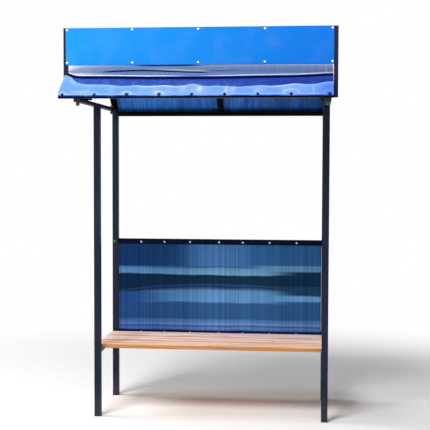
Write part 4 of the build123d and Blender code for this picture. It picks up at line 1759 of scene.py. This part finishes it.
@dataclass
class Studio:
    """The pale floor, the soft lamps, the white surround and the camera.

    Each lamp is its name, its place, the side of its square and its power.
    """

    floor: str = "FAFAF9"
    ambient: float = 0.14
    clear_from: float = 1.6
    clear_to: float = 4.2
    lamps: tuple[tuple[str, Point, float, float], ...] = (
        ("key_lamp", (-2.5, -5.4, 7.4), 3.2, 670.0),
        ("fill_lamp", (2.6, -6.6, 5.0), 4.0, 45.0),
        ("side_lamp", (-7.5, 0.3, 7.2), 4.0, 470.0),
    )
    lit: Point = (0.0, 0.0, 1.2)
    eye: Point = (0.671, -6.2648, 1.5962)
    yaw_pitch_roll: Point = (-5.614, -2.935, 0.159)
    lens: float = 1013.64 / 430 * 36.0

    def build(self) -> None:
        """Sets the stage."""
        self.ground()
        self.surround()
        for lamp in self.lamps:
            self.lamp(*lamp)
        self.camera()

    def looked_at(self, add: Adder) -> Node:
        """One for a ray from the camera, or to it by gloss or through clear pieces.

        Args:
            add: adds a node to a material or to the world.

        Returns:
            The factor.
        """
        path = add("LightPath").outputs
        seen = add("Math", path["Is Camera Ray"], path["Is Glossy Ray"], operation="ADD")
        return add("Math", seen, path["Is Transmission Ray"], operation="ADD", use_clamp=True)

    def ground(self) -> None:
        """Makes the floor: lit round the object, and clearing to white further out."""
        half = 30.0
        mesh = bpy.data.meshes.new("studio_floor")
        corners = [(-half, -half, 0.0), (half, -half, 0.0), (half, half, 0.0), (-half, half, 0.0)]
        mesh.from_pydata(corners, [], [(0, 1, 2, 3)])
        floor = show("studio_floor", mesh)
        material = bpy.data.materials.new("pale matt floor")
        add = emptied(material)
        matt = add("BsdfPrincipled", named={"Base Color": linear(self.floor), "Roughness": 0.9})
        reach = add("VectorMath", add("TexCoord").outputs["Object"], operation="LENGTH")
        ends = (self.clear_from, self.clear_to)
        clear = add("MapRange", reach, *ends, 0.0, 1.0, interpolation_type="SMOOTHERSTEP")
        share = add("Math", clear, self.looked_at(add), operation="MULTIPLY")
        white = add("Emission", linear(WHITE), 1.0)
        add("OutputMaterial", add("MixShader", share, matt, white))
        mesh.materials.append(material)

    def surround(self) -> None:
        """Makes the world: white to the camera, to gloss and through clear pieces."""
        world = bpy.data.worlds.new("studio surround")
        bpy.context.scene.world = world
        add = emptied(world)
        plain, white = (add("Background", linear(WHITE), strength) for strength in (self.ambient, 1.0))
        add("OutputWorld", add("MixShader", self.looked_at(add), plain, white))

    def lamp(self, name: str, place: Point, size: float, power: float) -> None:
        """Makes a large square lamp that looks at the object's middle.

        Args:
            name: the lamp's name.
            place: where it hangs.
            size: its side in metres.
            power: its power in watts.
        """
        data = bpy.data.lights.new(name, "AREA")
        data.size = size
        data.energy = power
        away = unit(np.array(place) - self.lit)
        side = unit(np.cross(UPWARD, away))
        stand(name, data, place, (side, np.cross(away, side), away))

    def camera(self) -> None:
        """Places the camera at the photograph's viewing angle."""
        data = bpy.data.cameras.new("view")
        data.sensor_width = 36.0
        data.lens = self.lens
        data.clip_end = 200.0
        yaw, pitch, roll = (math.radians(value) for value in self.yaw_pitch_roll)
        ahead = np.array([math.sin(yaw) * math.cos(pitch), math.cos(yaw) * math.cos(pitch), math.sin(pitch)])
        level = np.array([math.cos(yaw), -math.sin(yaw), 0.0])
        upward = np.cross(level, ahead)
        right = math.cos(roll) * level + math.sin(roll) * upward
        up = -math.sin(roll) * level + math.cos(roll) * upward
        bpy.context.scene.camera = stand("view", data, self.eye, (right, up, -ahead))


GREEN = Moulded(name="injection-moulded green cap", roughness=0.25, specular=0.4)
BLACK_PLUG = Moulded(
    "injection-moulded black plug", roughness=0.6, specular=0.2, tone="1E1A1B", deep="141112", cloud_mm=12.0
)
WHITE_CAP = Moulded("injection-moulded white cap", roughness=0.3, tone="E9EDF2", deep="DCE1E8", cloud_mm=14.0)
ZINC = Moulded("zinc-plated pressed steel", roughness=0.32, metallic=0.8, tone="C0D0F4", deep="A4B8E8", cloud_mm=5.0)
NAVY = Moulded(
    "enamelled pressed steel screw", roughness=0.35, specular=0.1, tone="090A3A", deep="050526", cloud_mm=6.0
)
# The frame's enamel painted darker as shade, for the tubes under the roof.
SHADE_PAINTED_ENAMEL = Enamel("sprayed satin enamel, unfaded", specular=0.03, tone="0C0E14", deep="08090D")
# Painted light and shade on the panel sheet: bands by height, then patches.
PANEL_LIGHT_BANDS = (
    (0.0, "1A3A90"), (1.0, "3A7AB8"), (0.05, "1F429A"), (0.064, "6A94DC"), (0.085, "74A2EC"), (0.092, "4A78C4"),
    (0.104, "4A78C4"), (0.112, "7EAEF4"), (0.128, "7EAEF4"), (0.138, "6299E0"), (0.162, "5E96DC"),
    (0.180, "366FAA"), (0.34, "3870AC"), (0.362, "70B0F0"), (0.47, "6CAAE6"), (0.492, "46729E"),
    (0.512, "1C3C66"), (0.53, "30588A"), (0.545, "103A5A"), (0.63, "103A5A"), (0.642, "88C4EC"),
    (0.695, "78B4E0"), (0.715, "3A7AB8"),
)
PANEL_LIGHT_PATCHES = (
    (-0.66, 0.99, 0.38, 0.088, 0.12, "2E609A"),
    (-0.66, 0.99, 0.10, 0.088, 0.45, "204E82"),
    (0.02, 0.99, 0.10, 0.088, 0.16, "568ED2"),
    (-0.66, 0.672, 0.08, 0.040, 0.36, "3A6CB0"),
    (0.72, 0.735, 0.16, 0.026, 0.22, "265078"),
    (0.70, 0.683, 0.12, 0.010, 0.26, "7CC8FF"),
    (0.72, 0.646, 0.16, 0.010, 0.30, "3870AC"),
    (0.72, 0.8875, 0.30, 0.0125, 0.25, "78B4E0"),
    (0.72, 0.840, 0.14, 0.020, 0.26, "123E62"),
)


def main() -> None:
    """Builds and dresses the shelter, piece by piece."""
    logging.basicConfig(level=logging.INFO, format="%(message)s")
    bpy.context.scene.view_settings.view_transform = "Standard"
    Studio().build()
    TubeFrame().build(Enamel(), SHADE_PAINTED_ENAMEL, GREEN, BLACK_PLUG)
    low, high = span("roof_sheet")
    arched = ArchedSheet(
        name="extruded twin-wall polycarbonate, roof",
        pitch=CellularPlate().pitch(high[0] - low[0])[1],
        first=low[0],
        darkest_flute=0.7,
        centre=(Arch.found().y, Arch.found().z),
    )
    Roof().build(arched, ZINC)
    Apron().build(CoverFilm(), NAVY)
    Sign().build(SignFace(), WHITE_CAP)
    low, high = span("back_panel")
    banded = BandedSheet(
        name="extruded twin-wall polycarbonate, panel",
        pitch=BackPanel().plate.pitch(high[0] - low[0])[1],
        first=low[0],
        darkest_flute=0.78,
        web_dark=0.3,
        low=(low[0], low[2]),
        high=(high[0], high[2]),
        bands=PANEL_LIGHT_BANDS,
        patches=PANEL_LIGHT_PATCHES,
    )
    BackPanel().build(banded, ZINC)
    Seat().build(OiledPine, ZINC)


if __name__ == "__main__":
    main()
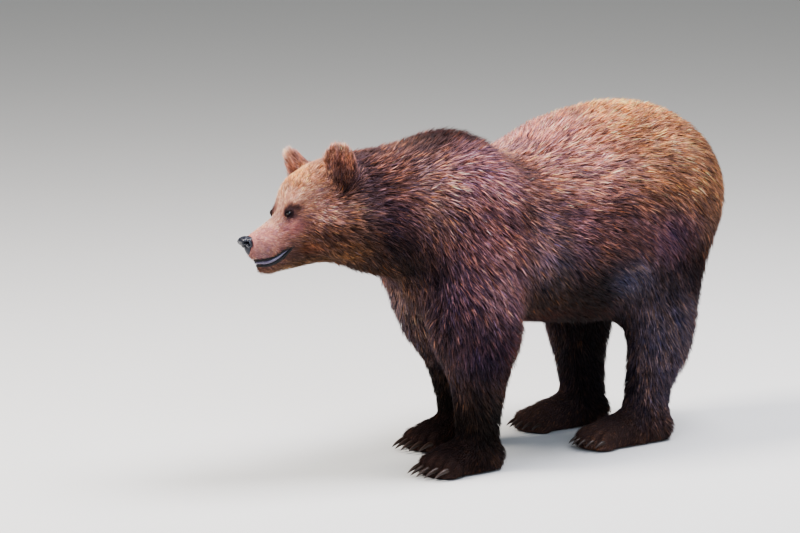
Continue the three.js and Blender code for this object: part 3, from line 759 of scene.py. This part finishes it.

◆ ◆ ◆ ◆ ◆

**WORK INSTRUCTIONS:**
Reproduce each entry above exactly, keeping every word.

**REPLY:**
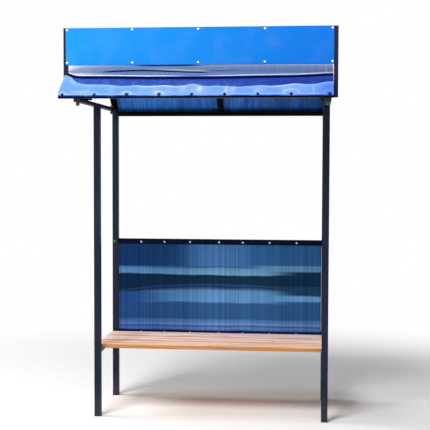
Write part 4 of the build123d and Blender code for this picture. It picks up at line 1759 of scene.py. This part finishes it.
@dataclass
class Studio:
    """The pale floor, the soft lamps, the white surround and the camera.

    Each lamp is its name, its place, the side of its square and its power.
    """

    floor: str = "FAFAF9"
    ambient: float = 0.14
    clear_from: float = 1.6
    clear_to: float = 4.2
    lamps: tuple[tuple[str, Point, float, float], ...] = (
        ("key_lamp", (-2.5, -5.4, 7.4), 3.2, 670.0),
        ("fill_lamp", (2.6, -6.6, 5.0), 4.0, 45.0),
        ("side_lamp", (-7.5, 0.3, 7.2), 4.0, 470.0),
    )
    lit: Point = (0.0, 0.0, 1.2)
    eye: Point = (0.671, -6.2648, 1.5962)
    yaw_pitch_roll: Point = (-5.614, -2.935, 0.159)
    lens: float = 1013.64 / 430 * 36.0

    def build(self) -> None:
        """Sets the stage."""
        self.ground()
        self.surround()
        for lamp in self.lamps:
            self.lamp(*lamp)
        self.camera()

    def looked_at(self, add: Adder) -> Node:
        """One for a ray from the camera, or to it by gloss or through clear pieces.

        Args:
            add: adds a node to a material or to the world.

        Returns:
            The factor.
        """
        path = add("LightPath").outputs
        seen = add("Math", path["Is Camera Ray"], path["Is Glossy Ray"], operation="ADD")
        return add("Math", seen, path["Is Transmission Ray"], operation="ADD", use_clamp=True)

    def ground(self) -> None:
        """Makes the floor: lit round the object, and clearing to white further out."""
        half = 30.0
        mesh = bpy.data.meshes.new("studio_floor")
        corners = [(-half, -half, 0.0), (half, -half, 0.0), (half, half, 0.0), (-half, half, 0.0)]
        mesh.from_pydata(corners, [], [(0, 1, 2, 3)])
        floor = show("studio_floor", mesh)
        material = bpy.data.materials.new("pale matt floor")
        add = emptied(material)
        matt = add("BsdfPrincipled", named={"Base Color": linear(self.floor), "Roughness": 0.9})
        reach = add("VectorMath", add("TexCoord").outputs["Object"], operation="LENGTH")
        ends = (self.clear_from, self.clear_to)
        clear = add("MapRange", reach, *ends, 0.0, 1.0, interpolation_type="SMOOTHERSTEP")
        share = add("Math", clear, self.looked_at(add), operation="MULTIPLY")
        white = add("Emission", linear(WHITE), 1.0)
        add("OutputMaterial", add("MixShader", share, matt, white))
        mesh.materials.append(material)

    def surround(self) -> None:
        """Makes the world: white to the camera, to gloss and through clear pieces."""
        world = bpy.data.worlds.new("studio surround")
        bpy.context.scene.world = world
        add = emptied(world)
        plain, white = (add("Background", linear(WHITE), strength) for strength in (self.ambient, 1.0))
        add("OutputWorld", add("MixShader", self.looked_at(add), plain, white))

    def lamp(self, name: str, place: Point, size: float, power: float) -> None:
        """Makes a large square lamp that looks at the object's middle.

        Args:
            name: the lamp's name.
            place: where it hangs.
            size: its side in metres.
            power: its power in watts.
        """
        data = bpy.data.lights.new(name, "AREA")
        data.size = size
        data.energy = power
        away = unit(np.array(place) - self.lit)
        side = unit(np.cross(UPWARD, away))
        stand(name, data, place, (side, np.cross(away, side), away))

    def camera(self) -> None:
        """Places the camera at the photograph's viewing angle."""
        data = bpy.data.cameras.new("view")
        data.sensor_width = 36.0
        data.lens = self.lens
        data.clip_end = 200.0
        yaw, pitch, roll = (math.radians(value) for value in self.yaw_pitch_roll)
        ahead = np.array([math.sin(yaw) * math.cos(pitch), math.cos(yaw) * math.cos(pitch), math.sin(pitch)])
        level = np.array([math.cos(yaw), -math.sin(yaw), 0.0])
        upward = np.cross(level, ahead)
        right = math.cos(roll) * level + math.sin(roll) * upward
        up = -math.sin(roll) * level + math.cos(roll) * upward
        bpy.context.scene.camera = stand("view", data, self.eye, (right, up, -ahead))


GREEN = Moulded(name="injection-moulded green cap", roughness=0.25, specular=0.4)
BLACK_PLUG = Moulded(
    "injection-moulded black plug", roughness=0.6, specular=0.2, tone="1E1A1B", deep="141112", cloud_mm=12.0
)
WHITE_CAP = Moulded("injection-moulded white cap", roughness=0.3, tone="E9EDF2", deep="DCE1E8", cloud_mm=14.0)
ZINC = Moulded("zinc-plated pressed steel", roughness=0.32, metallic=0.8, tone="C0D0F4", deep="A4B8E8", cloud_mm=5.0)
NAVY = Moulded(
    "enamelled pressed steel screw", roughness=0.35, specular=0.1, tone="090A3A", deep="050526", cloud_mm=6.0
)
# The frame's enamel painted darker as shade, for the tubes under the roof.
SHADE_PAINTED_ENAMEL = Enamel("sprayed satin enamel, unfaded", specular=0.03, tone="0C0E14", deep="08090D")
# Painted light and shade on the panel sheet: bands by height, then patches.
PANEL_LIGHT_BANDS = (
    (0.0, "1A3A90"), (1.0, "3A7AB8"), (0.05, "1F429A"), (0.064, "6A94DC"), (0.085, "74A2EC"), (0.092, "4A78C4"),
    (0.104, "4A78C4"), (0.112, "7EAEF4"), (0.128, "7EAEF4"), (0.138, "6299E0"), (0.162, "5E96DC"),
    (0.180, "366FAA"), (0.34, "3870AC"), (0.362, "70B0F0"), (0.47, "6CAAE6"), (0.492, "46729E"),
    (0.512, "1C3C66"), (0.53, "30588A"), (0.545, "103A5A"), (0.63, "103A5A"), (0.642, "88C4EC"),
    (0.695, "78B4E0"), (0.715, "3A7AB8"),
)
PANEL_LIGHT_PATCHES = (
    (-0.66, 0.99, 0.38, 0.088, 0.12, "2E609A"),
    (-0.66, 0.99, 0.10, 0.088, 0.45, "204E82"),
    (0.02, 0.99, 0.10, 0.088, 0.16, "568ED2"),
    (-0.66, 0.672, 0.08, 0.040, 0.36, "3A6CB0"),
    (0.72, 0.735, 0.16, 0.026, 0.22, "265078"),
    (0.70, 0.683, 0.12, 0.010, 0.26, "7CC8FF"),
    (0.72, 0.646, 0.16, 0.010, 0.30, "3870AC"),
    (0.72, 0.8875, 0.30, 0.0125, 0.25, "78B4E0"),
    (0.72, 0.840, 0.14, 0.020, 0.26, "123E62"),
)


def main() -> None:
    """Builds and dresses the shelter, piece by piece."""
    logging.basicConfig(level=logging.INFO, format="%(message)s")
    bpy.context.scene.view_settings.view_transform = "Standard"
    Studio().build()
    TubeFrame().build(Enamel(), SHADE_PAINTED_ENAMEL, GREEN, BLACK_PLUG)
    low, high = span("roof_sheet")
    arched = ArchedSheet(
        name="extruded twin-wall polycarbonate, roof",
        pitch=CellularPlate().pitch(high[0] - low[0])[1],
        first=low[0],
        darkest_flute=0.7,
        centre=(Arch.found().y, Arch.found().z),
    )
    Roof().build(arched, ZINC)
    Apron().build(CoverFilm(), NAVY)
    Sign().build(SignFace(), WHITE_CAP)
    low, high = span("back_panel")
    banded = BandedSheet(
        name="extruded twin-wall polycarbonate, panel",
        pitch=BackPanel().plate.pitch(high[0] - low[0])[1],
        first=low[0],
        darkest_flute=0.78,
        web_dark=0.3,
        low=(low[0], low[2]),
        high=(high[0], high[2]),
        bands=PANEL_LIGHT_BANDS,
        patches=PANEL_LIGHT_PATCHES,
    )
    BackPanel().build(banded, ZINC)
    Seat().build(OiledPine, ZINC)


if __name__ == "__main__":
    main()
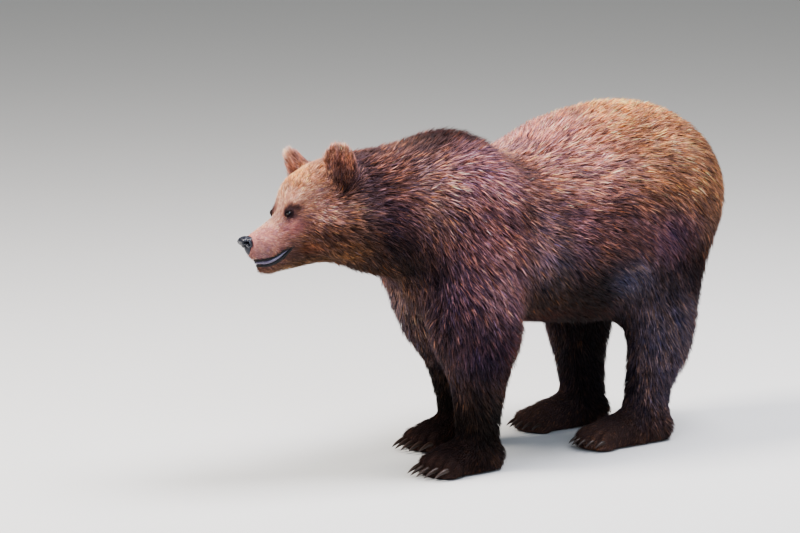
Continue the three.js and Blender code for this object: part 3, from line 759 of scene.py. This part finishes it.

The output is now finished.